Harvesting: Harvest your onions as they develop if you need smaller, or spring onions. Otherwise wait until the leaves start to die back. Don’t leave until they flower – or the onions will go tough and hard.

Bolting/flowering: Onions tend to bolt (flower) when they are under stress. An early cold snap may send onions into flowering, if they show signs of flowering, give up and harvest them. Cutting the flowering stem seems to be a bit of a fruitless exercise, they will send up another one. Hot dry conditions will do the same, so keep water up in summer.

Varieties

Brown
Brown skin and a mild, creamy flesh. Excellent storing variety. Harvest in 18-26 weeks or when the tops dry and fall over. Great for frying, roasting, stews and pickling. May be frozen.

Brown Odourless
A large and attractive truly odourless onion. Pale brown skin and tender, crisp, mild flavoured flesh.

Cream Gold
Long keeper. Good strong flavour. Well suited to Melbourne’s climate.

Long Tropea Red
Heritage variety. Medium to large with a mild and sweet flavour. A long keeper.

Mini Purplette
A sweet and mild specialty bunching onion. Glossy rich burgundy changing to rich pastel pink when cooked or pickled. Quick to mature, taking 60 days, only it can be dug at golf ball size or smaller and holds well in the garden. Great for salads or cooking. Good for small spaces as compact form allows for closer plantings.

Photo © Bulleen Art & Garden

Red
Red odourless is a mild, sweet variety which is purple-red in colour. Harvest in 18-26 weeks or when the tops dry and fall over. Especially good raw in salads. Adds colour to many cooked dishes, can be pickled or frozen.

Red Shine
A beautiful bright red globe shaped onion. Has a mild flavour, perfect raw in salads. A better keeper than most reds.

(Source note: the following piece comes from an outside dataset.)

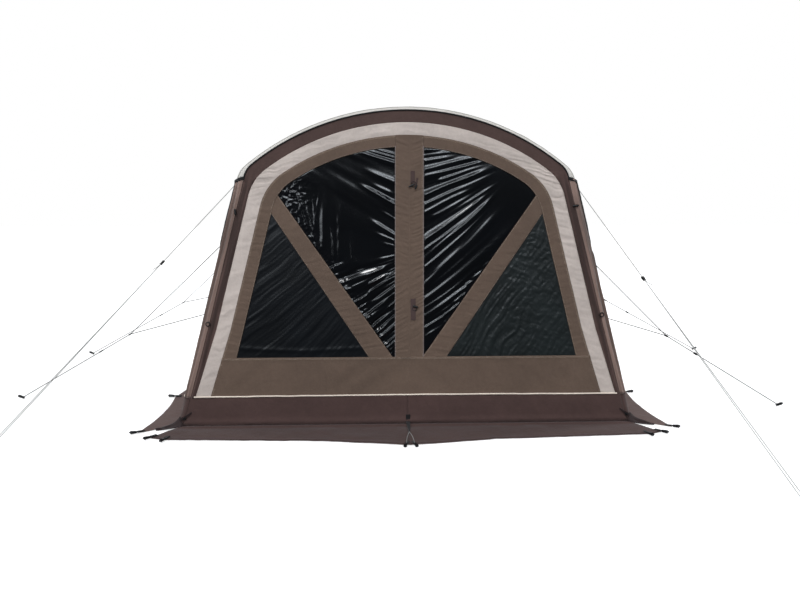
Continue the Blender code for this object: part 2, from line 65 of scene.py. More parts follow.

Photo © Bulleen Art & Garden

Spring (Red)
Ruby coloured skin on bulb with snow white flesh. If left in ground will form a small bulb. Sweet / savoury flavour – enhanced by grilling or sweating.

Spring (Welsh / Bunching)
A tall, perennial bulb that produces delicious, edible, soft bulbs and foliage. Plant all year round. Harvest in 8-10 weeks or as needed. An essential addition to salads and stir fry dishes. Wonderful in almost any savoury dish. You can grow as a perennial if you harvest the green tops only and allow the clump to spread.

White
Tender with a sharper, more pungent flavour than brown or red onions.

White Lisbon
Can be used as a bunching onion or as a pickling onion when mature.